Comment cette recodification a-t-elle été accueillie par le Secours catholique – Caritas France ?

Elle n’a pas été mal accueillie, étant donné qu’elle ne change presque rien. En réalité, ce que demandent le Secours catholique – Caritas France et d’autres associations, est de promouvoir une approche positive des migrations et de le rendre beaucoup moins restrictif qu’il n’est aujourd’hui. Si le droit des étrangers reste très complexe à l’instar des dispositions sur l’éloignement qui sont une vraie usine à gaz, le problème n’est pas tant la forme : ce que nous demandons est surtout un changement de fond! Le droit des étrangers s’est restreint considérablement depuis la fin des années 80 jusqu’à ce jour. Le SCCF demande davantage de régularisations, moins de restrictions pour les visas d’entrée en France, et de manière générale, de mettre fin à la vision sécuritaire qui régit les politiques migratoires pour favoriser le vivre ensemble et l’intégration.

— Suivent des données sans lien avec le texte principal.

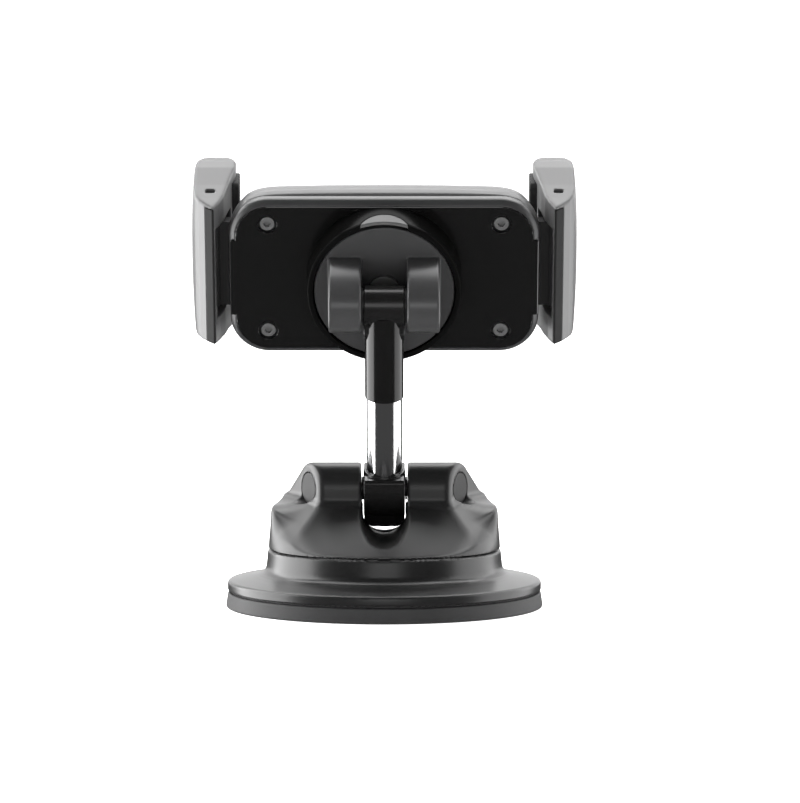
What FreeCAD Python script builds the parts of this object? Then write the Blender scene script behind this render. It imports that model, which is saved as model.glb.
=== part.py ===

Quels points sont mis en avant dans le plaidoyer sur la réforme du droit des étrangers ?

On travaille sur le droit au séjour des mineurs non accompagnés (MNA), sur les difficultés rencontrées par les personnes étrangères pour déposer une demande de titre de séjour, suite à la dématérialisation des démarches administratives. Il y a aussi d’autres actions politiques pour régulariser davantage de personnes   et qui ont déjà entamé une vie en France : des personnes qui travaillent, des familles avec des enfants scolarisés, etc. On défend aussi les droits fondamentaux souvent bafoués des personnes exilées aux frontières franco-italienne et franco-britannique. Beaucoup d’actions également pour rendre juste effectif les droits existant des personnes étrangères. On perd beaucoup de temps à rendre le droit applicable. Entre la loi et la pratique, il y a un monde ! Voilà les sujets importants.